La guerra de las «razas»
Cuando leemos sobre raza y racismo, conviene preguntarse qué dice el autor tanto como quién es el autor. Quién es quiere decir qué es, cuál es su papel en el juego. ¿De dónde viene? ¿Adónde va? ¿Cuánto arriesga? ¿Cuánto se desnuda?
El racismo como el machismo es un sistema donde cada quien tiene una parte.
No solo son machistas los que pegan o los que gritan, sino también los que callan, los que pudiendo hacer algo no hacen nada, los que piensan que se trata de una batalla ajena solo de las mujeres, los que asumen que hay cosas más importantes, los que piensan que ya basta de tanto lío, y también los que no somos capaces de ver más allá de nuestra propia comodidad para salir a expresar nuestro hartazgo solidario. En este mundo machista, ser hombre es tener privilegio. No verlo es no ver qué tan jodido es el problema.
El racismo en el Perú no es el blanco gritándole al cholo y el cholo gritándole al blanco. No es un lío de gritones que hay que tranquilizar cada tanto. El racismo es el sistema que permite que la sociedad esté divida en capas: los blancos, los cholos, los indígenas y así. Las capas no son impermeables, lo sabemos. Unos y otros cruzamos de aquí para allá. Pero el racismo es la resistencia irracional a ese cruce o mezcla, ya sea por prejuicios biológicos (no quiero que mi hijo se mezcle con una chola) o políticos (los cholos no sirven para gobernar) o económicos (los chunchos no quieren el progreso, métanles bala para que salgan de la montaña).
El racismo peruano responde a una historia, tiene una narrativa. Los europeos llegan, conquistan, exterminan y se hacen con el poder porque Dios así lo ha determinado. En la edad media pensar así estaba bien. Ser blanco o más o menos blanco era lo cool. Ser marrón nunca ha sido tan cool para los ojos de quienes tienen el poder en este país.
Varios siglos después, cuando todos deberíamos ser cool ante la ley, la vieja mentalidad del que se alucina Señor todavía está allí dándonos lecciones muy convenientes, instándonos a que los cholos dejemos de joder.
¿Por qué los cholos denunciamos el racismo? ¿Acaso porque queremos traer de vuelta el imperio de los incas? ¿Porque queremos revivir el régimen de la Señora de Cao? ¿Porque queremos gobernar para darles latigazos en el poto a los blancos caprichosos?
No, pues, papacito. Ser cholo no te hace un partidario de Inkarri. Ser cholo es ser producto de la mezcla, de la historia, tener de aquí y de allá, y, a pesar de esta riqueza, ser cholo es vivir en un sistema que te convence de que estás cagado por tu color o por tus raíces o por tu apellido (o porque te falta apellido) y que tu peor desventaja es no ser blanco.

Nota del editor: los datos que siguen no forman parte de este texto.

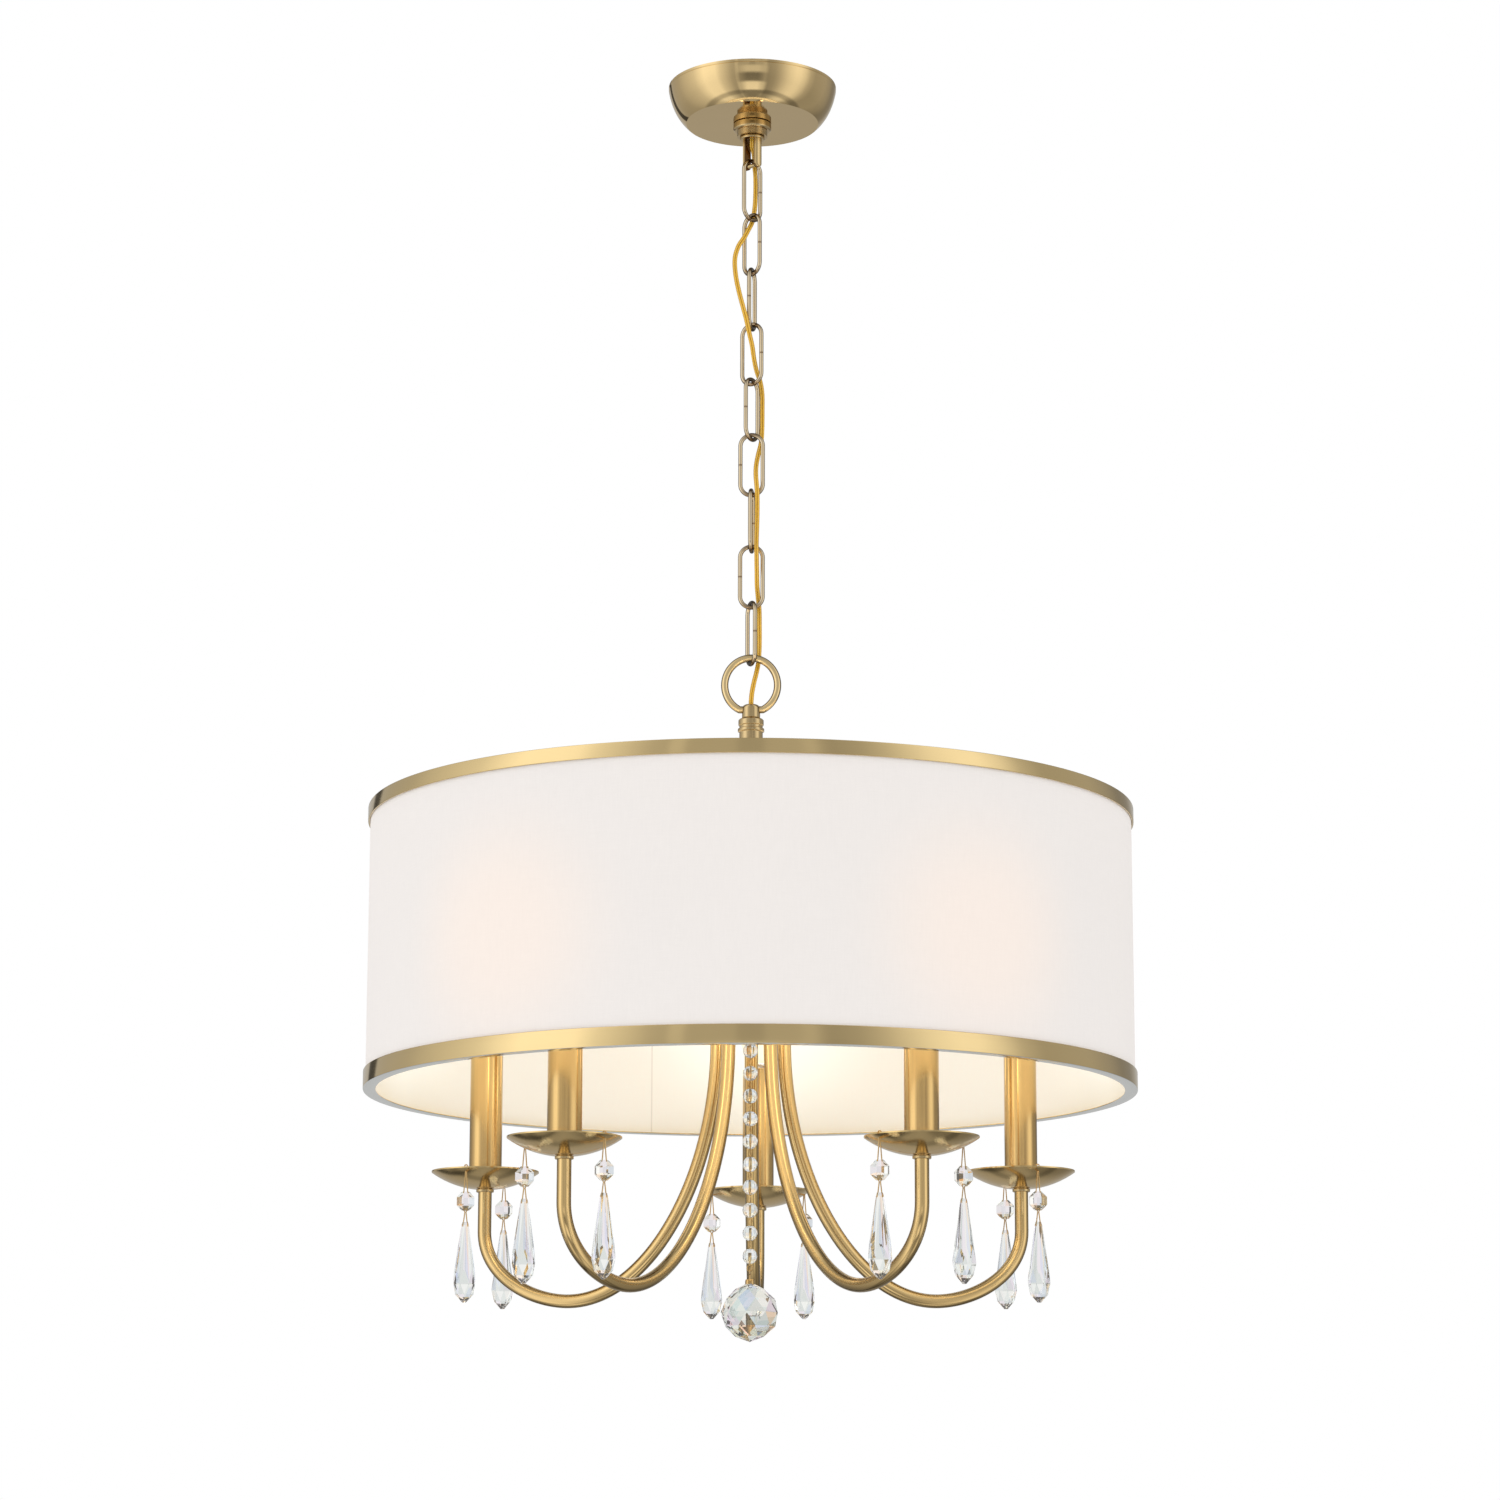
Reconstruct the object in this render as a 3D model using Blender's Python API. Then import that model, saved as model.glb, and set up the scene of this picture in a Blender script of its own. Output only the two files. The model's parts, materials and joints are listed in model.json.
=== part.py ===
"""Drum shade chandelier: five scrolled arms with crystal drops, hung by a chain from a canopy.

Metres, +Z up. The origin is the middle of the ceiling plane at the canopy's rim, so the whole
object hangs below z = 0. The front is -Y, and the fifth arm points to +Y.
"""
import bpy
import bmesh
from math import asin, cos, pi, radians, sin, sqrt
from mathutils import Matrix, Vector

# Clearances and cuts
GAP = 0.0003
OVERRUN = 0.002
MERGE_DISTANCE = 0.000003
SMOOTH_ANGLE = radians(35)

# Supply cord
CORD_RADIUS = 0.00185
CORD_BORE = 0.0025

# Crossbar, nipple and lock nut inside the canopy
STRAP_LENGTH = 0.100
STRAP_WIDTH = 0.020
STRAP_THICKNESS = 0.0025
SLOT_LENGTH = 0.012
SLOT_WIDTH = 0.0045
SLOT_END_MARGIN = 0.008
NIPPLE_RADIUS = 0.0048
NUT_ACROSS_CORNERS = 0.016
NUT_HEIGHT = 0.005

# Canopy and its threaded collar
CANOPY_RADIUS = 0.0635
CANOPY_FLAT_RADIUS = 0.0500
CANOPY_DEPTH = 0.0285
CANOPY_WALL = 0.001
CANOPY_LIP = 0.0025
CANOPY_BEND = radians(60)
COLLAR_FLANGE_RADIUS = 0.0144
COLLAR_FLANGE_HEIGHT = 0.0057
COLLAR_CHAMFER = 0.0012
COLLAR_NECK_RADIUS = 0.0115
COLLAR_NECK_HEIGHT = 0.0045
COLLAR_GROOVE = 0.0006
COLLAR_GROOVE_DROP = 0.0015
COLLAR_GROOVE_HEIGHT = 0.0015

# Hanger: a ring with two legs and a cross pin for the first link
HANGER_RING_RADIUS = 0.00935
HANGER_RING_HEIGHT = 0.0022
HANGER_SPREAD = 0.0165
HANGER_LEG_WIDTH = 0.0060
HANGER_LEG_THICKNESS = 0.0040
HANGER_LEG_FOOT = 0.0024
HANGER_PIN_DROP = 0.0223
HANGER_PIN = 0.0032
HANGER_TURN = radians(-45)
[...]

Los cholos denunciamos el racismo porque, igual que las mujeres, queremos ser tratados como ciudadanos. No más, tampoco menos. Queremos que Quispe valga igual que Berckemeyer no solo ante la ley sino cuando vas a buscar un empleo. Y queremos que, en un futuro próximo, los matrimonios Huamán Graña o Brescia Chuquihuaclla o Yupanqui Belevan-McBride sean cotidianos, y no el tabú infernal con el que ahora debemos lidiar a diario.

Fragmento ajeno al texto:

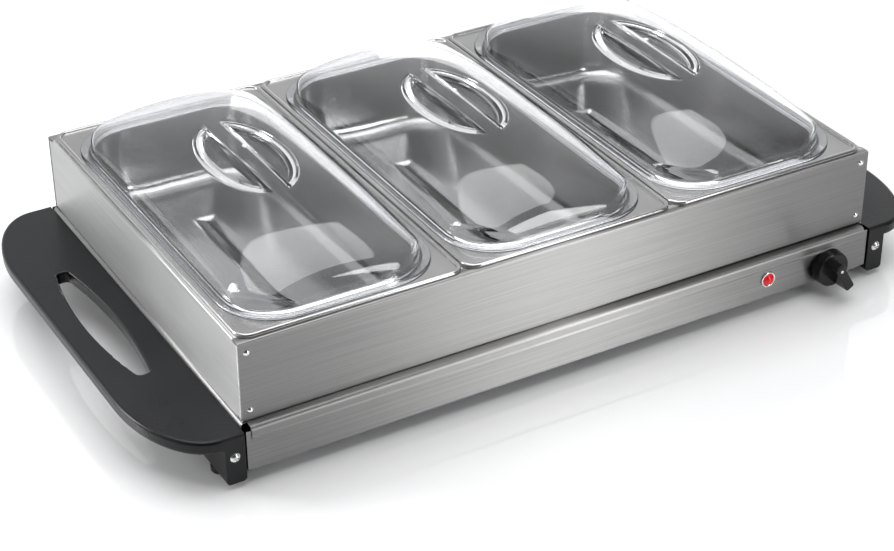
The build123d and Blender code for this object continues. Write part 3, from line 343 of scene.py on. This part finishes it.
def finish_cad_nodes():
    """Give every CAD node that stays visible its look."""
    # Both are the same stainless sheet. The darker colour of the front copy, used on the front and rear
    # panels and the hot plate, is painted shade. The lighter colour of the side copy, used on the side
    # panels and divider bars, is painted light.
    front_steel_painted_shade = brushed_steel("brushed_front_painted_shade", "X", (0.27, 0.268, 0.266), (0.34, 0.337, 0.334), 0.38)
    side_steel_painted_light = brushed_steel("brushed_side_painted_light", "Y", (0.46, 0.46, 0.46), (0.56, 0.56, 0.56), 0.38)
    paint(front_steel_painted_shade, "frame_front_panel", "frame_rear_panel", "hot_plate")
    paint(front_steel_painted_shade, "base_front_panel", "base_rear_panel")
    paint(side_steel_painted_light, "frame_side_left", "frame_side_right", "divider_bar_left", "divider_bar_right")
    galvanised = plated_metal("galvanised_look", (0.42, 0.43, 0.44), (0.55, 0.56, 0.57), 0.42)
    paint(galvanised, "base_side_left", "base_side_right", "bottom_cover", "heat_shield")
    paint(galvanised, "thermostat_bracket", "fuse_clip", "lamp_clip")
    bright = plated_metal("bright_plated", (0.72, 0.72, 0.72), (0.86, 0.86, 0.86), 0.16)
    paint(bright, "cover_screws", "handle_screws", "frame_rivets", "indicator_bezel", "terminal_screws")
    paint(bright, "thermal_fuse", "thermostat_shaft")
    black = moulded_plastic(
        "black_moulding_look", (0.003, 0.0032, 0.0042), (0.005, 0.0053, 0.0066), 0.3, specular=0.28
    )
    paint(black, "handle_left", "handle_right", "cord_gland")
    gloss = moulded_plastic(
        "black_gloss_look", (0.005, 0.005, 0.006), (0.008, 0.008, 0.009), 0.14,
        grain=900.0, strength=0.03, specular=0.28,
    )
    paint(gloss, "control_knob", "knob_bezel")
    rubber = moulded_plastic(
        "foot_rubber_look", (0.016, 0.016, 0.016), (0.026, 0.026, 0.026), 0.7, grain=1100.0, strength=0.3
    )
    paint(rubber, "rubber_feet")
    paint(plated_metal("foil_look", (0.74, 0.74, 0.75), (0.86, 0.86, 0.87), 0.25), "heater_foil")
    sheath = moulded_plastic("silicone_look", (0.66, 0.62, 0.56), (0.74, 0.71, 0.66), 0.6)
    paint(sheath, "heater_wire")
    felt = moulded_plastic(
        "glass_fibre_look", (0.70, 0.68, 0.62), (0.84, 0.82, 0.76), 0.95, grain=700.0, strength=0.6
    )
    paint(felt, "insulation_mat")
    ceramic = moulded_plastic("ceramic_look", (0.76, 0.74, 0.69), (0.84, 0.82, 0.78), 0.55)
    paint(ceramic, "thermostat_body", "terminal_block")
    brass = plated_metal("brass_look", (0.62, 0.46, 0.2), (0.78, 0.6, 0.3), 0.28)
    paint(brass, "bimetal_strip", "earth_stud")
    paint(moulded_plastic("white_mark_look", (0.8, 0.8, 0.78), (0.88, 0.88, 0.86), 0.4), "knob_pointer_dot")
    paint(red_lens(), "indicator_lens")
    paint(clear_plastic(), "neon_lamp")
    brown = moulded_plastic("brown_wire_look", (0.14, 0.06, 0.03), (0.2, 0.09, 0.05), 0.5)
    paint(brown, "wire_live", "wire_load")
    paint(moulded_plastic("blue_wire_look", (0.02, 0.07, 0.3), (0.03, 0.1, 0.38), 0.5), "wire_neutral")
    paint(moulded_plastic("green_wire_look", (0.08, 0.3, 0.05), (0.12, 0.38, 0.08), 0.5), "wire_earth")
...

Toda expresión de racismo es mala, antidemocrática, antimoderna, fuchi. Pero la exposición del problema no puede quedarse en la superficie, como si asistiéramos a una pelea de box: ahora insulta el blanco y todos se prenden fuego; ahora insulta el cholo y nadie se indigna, ya ven, qué doble moral, horror.
Lo ideal sería que fuéramos solidarios unos con otros en la denuncia porque el problema es el mismo para todos: blancos y cholos de todos los colores estamos encerrados en la misma tragicomedia racista que acaba todos los días en nuestro subdesarrollo. El mundo es redondo: los países también.
Ni siquiera hemos llegado a descubrir la solidaridad desde el privilegio: el blanco denuncia el insulto y aprovecha para seguir chancando al cholo, no para denunciar el sistema.
Vamos al fondo del asunto, colegas. Vamos al pasado. Pero sobre todo vamos al futuro. A lo que queremos ser.